Aficionados of children's literature are inclined to think of Beatrix Potter chiefly as the creator of the books about Peter Rabbit, Jemima Puddleduck, Jeremy Fisher, and assorted other small animals. The creation of these stories was but one element in a long and varied life, however, and in this substantial biography Linda Lear pays equally detailed attention to many facets of Potter's life. As well as artist and author, Potter was a notable naturalist whose scientific efforts were undervalued because of her gender, a landowner and activist in the cause of preserving old ways of managing land and livestock, an animal breeder of some distinction, and a philanthropist who left thousands of acres in the Lake District to the National Trust of Great Britain. This book addresses some though not all of the contradictions in this life story.

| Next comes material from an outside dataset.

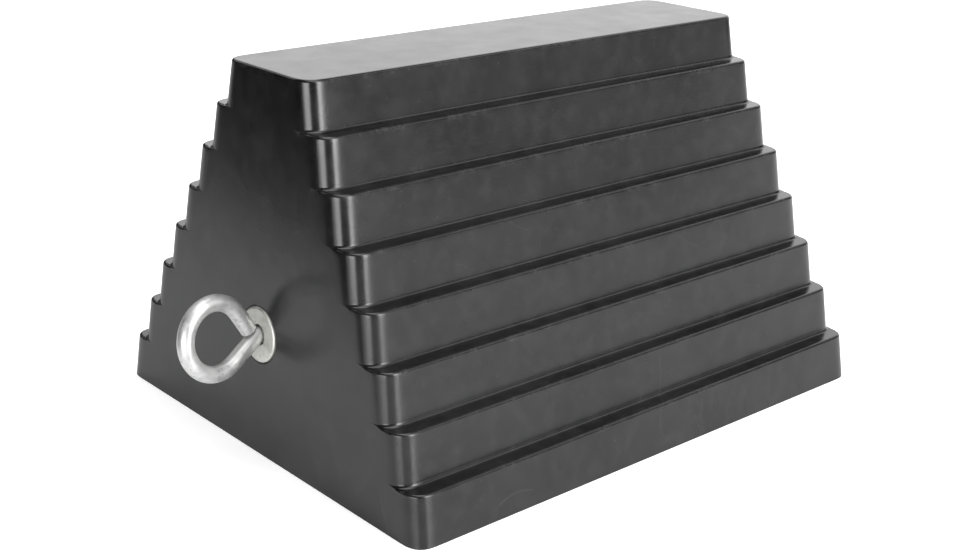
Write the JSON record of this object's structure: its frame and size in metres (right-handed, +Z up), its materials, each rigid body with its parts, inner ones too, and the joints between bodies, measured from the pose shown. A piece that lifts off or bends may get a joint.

Born during the heart of the Victorian era, Potter died during the Second World War and thus lived through an period of significant social transformation. The photographs in this book present a demure, pretty, and daintily dressed child who eventually grew up to be a redoubtable woman clad in formidable tweeds and a range of unbecoming hats (mostly held in place with elastic). It is hard to see the genius of Peter Rabbit and his ilk in either image—the highly conventional or the manifestly indifferent. Somewhere along the way, Potter learned to develop, present, and value the detached eye and the skeptical voice, attending to the demands of society but always from an oblique and sardonic angle.

Lear's analysis of the twists and turns of Potter's life finds coherence, as her subtitle suggests, in her relationship to nature:

Beatrix Potter brought nature back into the English imagination with her books and her illustrations. She wrote most of them at a time when nature was viewed as something of little value, when the plunder of nature was more popular than its preservation. After her marriage in 1913 the emphasis of her imaginative work shifted more and more away from literature towards the land and the animals it sustained. Beatrix cared about the old ways, and about what was necessary to live simply in nature.

(447)

Readers of Potter's books will know that she was no sentimentalist about those "old ways." Lear draws on the journals of her youth to demonstrate that this lack of sentimentality was a feature of her life from very early on. She looks in some detail at Potter's history as a painter and visual chronicler [End Page 271] of nature. What she does not do in any depth is explore the development of the voice that speaks with such austere eloquence in the later books. The books appear in this biography more as events in Potter's life (and as events with financial consequences) than as subjects of analysis in their own right, or as any kind of metaphor for Potter's perspective on the constraints and limitations of that life. In the Times Literary Supplement review of this book, Nicola Shulman points out that many of the small stories are about the theme of escape and suggests that Lear might have pursued this theme more vigorously. It is a telling point, but Lear displays little interest in such a project. She describes the individual books in relatively perfunctory terms and does not devote any real energy to exploring the sources of their literary appeal.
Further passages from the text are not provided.